3. Quantum Computing research develops new algorithms and system designs for solving complex problems.
4. Robotics: industrializes automation, healthcare, and space exploration.
5. Space Technology focuses on developing technologies for space exploration, satellite communication, and the potential colonization of space.
6. Sustainable Energy innovation includes advanced solar power, nuclear fusion, and improved energy storage solutions.
7. Advanced Materials development creates new materials with enhanced properties for various applications.
However, only one addresses sustainable energy, climate change, healthcare, and food security.
As the late Nobel laureate Richard Smalley offered in his “Terawatt Challenge, " the world’s most pressing problems can only be addressed if people have plenty of energy. Energy is the top problem facing the world, followed by water, food, environment, and poverty. Solve the energy problem, and then “the next four go away,” he said.

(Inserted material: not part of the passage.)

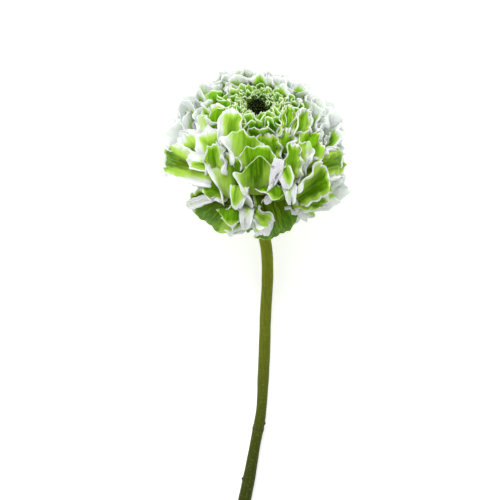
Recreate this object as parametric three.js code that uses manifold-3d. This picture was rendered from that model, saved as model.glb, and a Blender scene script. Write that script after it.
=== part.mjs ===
// A cut ranunculus flower of the heavily ruffled kind, laid down on a flat surface.
// The bloom is a ball of frilled petals round a dark eye of carpels. It rests on its lower petals and on
// the cut end of its stem, and faces up and away from the stem. Units are millimetres and +Z is up. The
// origin is the middle of the flower's footprint, on the surface it lies on.
import * as THREE from "three";
import { mergeVertices } from "three/addons/utils/BufferGeometryUtils.js";
import Module from "manifold-3d";

const wasm = await Module();
wasm.setup();

// Driving dimensions of the bloom, in its own frame: axis +Z, origin at the middle of the ball.
const BLOOM_RADIUS = 42;
const BLOOM_HALF_HEIGHT = 35;

// Where the bloom lies: its middle above the surface, and how far its axis leans from upright.
const BLOOM_CENTRE = new THREE.Vector3(0.5, 67.3, 32.8);
const BLOOM_LEAN = THREE.MathUtils.degToRad(48);

const GAP = 0.3; // left between two pieces that touch
const SUNK = 2.5; // how deep a petal's root runs into the core
const FINENESS = 0.06; // details smaller than this are left out of the fused pieces
const GOLDEN_ANGLE = Math.PI * (3 - Math.sqrt(5)); // from each petal or carpel of a spiral to the next

const { sin, cos, PI, sqrt, abs, exp, log, min, max, floor, hypot, atan2 } = Math;
const degrees = THREE.MathUtils.degToRad;
const mix = THREE.MathUtils.lerp;
const ease = THREE.MathUtils.smoothstep;

// A repeatable number from 0 to 1 for piece i and use k.
function chance(i, k) {
  const x = sin(i * 12.9898 + k * 78.233) * 43758.5453;
  return x - floor(x);
}

// A closed geometry as a manifold solid.
function solidOf(geometry) {
  const bare = geometry.clone();
  bare.deleteAttribute("normal");
  bare.deleteAttribute("uv");
  const merged = mergeVertices(bare, 1e-4);
  return new wasm.Manifold(
    new wasm.Mesh({
      numProp: 3,
      vertProperties: new Float32Array(merged.attributes.position.array),
      triVerts: new Uint32Array(merged.index.array),
    }),
  );
}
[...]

Energy also catalyzes AI, quantum computing, robotics, space, and advanced materials.
The IPCC Sixth Assessment Report stated that if human-caused global warming is not limited to just a couple of tenths of a degree, the Earth will experience serious degradation in 127 different ways over the coming decades. Therefore, the energy industry needs to be disrupted and transformed.
The IPCC report recognizes geoengineering, also referred to as climate intervention, as a potential, though risky, area of research related to climate change.
Geoengineering involves the deliberate, large-scale modifications to the Earth's climate system to counteract human-caused climate change. However, the report emphasizes that geoengineering cannot replace the need for significant and rapid reductions in greenhouse gas emissions. It also highlights the high risks and uncertainties associated with these technologies.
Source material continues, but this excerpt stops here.